Hotels in the eastern city are almost fully booked for the upcoming three-day holiday, according to local sector representatives.
Arrivals are set to bring significant mobility and boost sales in the city that just recently started to welcome tourists from the neighboring country, said Yunus Yüksel, the chairperson of the Van Hoteliers and Tourism Professionals Association.
Turkey in mid-September opened the Kapıköy Customs Gate, a key crossing on the border that was closed last year due to the coronavirus pandemic, yet Iran kept some of its restrictions before halting them as of the first week of October.
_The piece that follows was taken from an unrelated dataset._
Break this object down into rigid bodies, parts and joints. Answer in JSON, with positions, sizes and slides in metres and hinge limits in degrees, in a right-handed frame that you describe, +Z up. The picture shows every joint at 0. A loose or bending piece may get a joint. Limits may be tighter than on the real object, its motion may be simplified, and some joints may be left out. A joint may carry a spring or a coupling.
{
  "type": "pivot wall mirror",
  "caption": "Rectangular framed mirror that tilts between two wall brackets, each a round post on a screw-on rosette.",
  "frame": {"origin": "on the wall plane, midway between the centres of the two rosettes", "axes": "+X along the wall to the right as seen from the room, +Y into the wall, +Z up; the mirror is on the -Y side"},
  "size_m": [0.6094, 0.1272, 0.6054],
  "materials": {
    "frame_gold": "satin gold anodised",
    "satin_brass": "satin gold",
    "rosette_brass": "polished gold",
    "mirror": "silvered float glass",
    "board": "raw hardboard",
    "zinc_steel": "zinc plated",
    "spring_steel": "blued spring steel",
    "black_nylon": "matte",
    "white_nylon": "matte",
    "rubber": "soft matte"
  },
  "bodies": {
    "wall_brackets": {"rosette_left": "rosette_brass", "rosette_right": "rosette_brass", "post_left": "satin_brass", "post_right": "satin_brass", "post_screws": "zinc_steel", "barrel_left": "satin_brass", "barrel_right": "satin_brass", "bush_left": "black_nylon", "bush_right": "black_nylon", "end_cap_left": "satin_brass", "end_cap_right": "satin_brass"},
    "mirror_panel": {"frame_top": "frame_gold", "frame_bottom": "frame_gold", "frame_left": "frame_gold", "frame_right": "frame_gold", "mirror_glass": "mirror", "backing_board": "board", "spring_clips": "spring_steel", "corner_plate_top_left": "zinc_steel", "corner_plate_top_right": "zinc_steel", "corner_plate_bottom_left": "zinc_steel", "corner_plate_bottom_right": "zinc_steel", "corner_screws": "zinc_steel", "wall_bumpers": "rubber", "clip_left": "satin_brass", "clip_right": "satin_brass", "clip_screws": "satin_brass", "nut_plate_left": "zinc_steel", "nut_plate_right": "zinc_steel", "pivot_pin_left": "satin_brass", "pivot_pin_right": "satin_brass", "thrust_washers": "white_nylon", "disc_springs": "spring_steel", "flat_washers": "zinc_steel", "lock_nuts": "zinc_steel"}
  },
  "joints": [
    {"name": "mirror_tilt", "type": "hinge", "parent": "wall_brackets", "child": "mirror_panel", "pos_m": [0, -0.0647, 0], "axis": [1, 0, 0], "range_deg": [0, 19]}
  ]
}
Arrivals of Iranian shoppers have already been soaring after the recent high volatility in the exchange rates and depreciation in the Turkish lira after the Central Bank of the Republic of Turkey (CBRT) slashed its benchmark policy rate by 400 basis points to 15% since September. The bank is widely expected to cut rates again on Thursday.
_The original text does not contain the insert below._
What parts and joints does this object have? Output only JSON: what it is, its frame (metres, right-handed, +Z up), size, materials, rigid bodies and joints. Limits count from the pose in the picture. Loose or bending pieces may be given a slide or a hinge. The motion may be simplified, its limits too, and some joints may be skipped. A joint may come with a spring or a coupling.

The lira fell to a record low near 15 against the United States dollar on Monday, before rebounding after the central bank intervened for the fourth time in two weeks to prop up the currency.
The lira touched 14.4 to the dollar on Tuesday before recovering some losses to 14.192 at 6:05 a.m. GMT.
“Iranians were unable to come to Turkey for a long time due to the pandemic before the border crossing was reopened. The outbreak has affected our daily lives and tourism a lot. We are now continuing to welcome our guests on special and public holidays in Iran and Turkey,” said Yüksel.
Located near the Iranian border, Van is a tourist attraction for its natural wonders and historic monuments. Most Iranian tourists arrive in March and April for their 13-day Nevruz holiday, which is the Persian New Year and celebrates the coming of spring.
“At the moment, New Year’s reservations have reached a 100% occupancy rate in some hotels in our province. I hope there will be even more reservations,” Yüksel noted, stressing the impact of the volatility in the lira, which has made purchases cheaper for those carrying out transactions with hard currency.
Similarly, shoppers from Bulgaria have also been flocking to Edirne province in northwestern Turkey, filling in hotels in their favorite spot just across the border.
Bulgarians head over the border daily to meet many of their needs and benefit from Turkey’s competitive prices and high-quality goods. The trend has particularly accelerated as of September when Bulgaria lifted a quarantine for citizens arriving from Turkey.
Celalettin Başak, a hotel manager in Van, said Iranians had packed the hotels for Black Friday last month.
“All the hotels were full for five days. And now our hotel is completely full for New Year’s Eve and our Iranian guests are coming to have fun and shop.”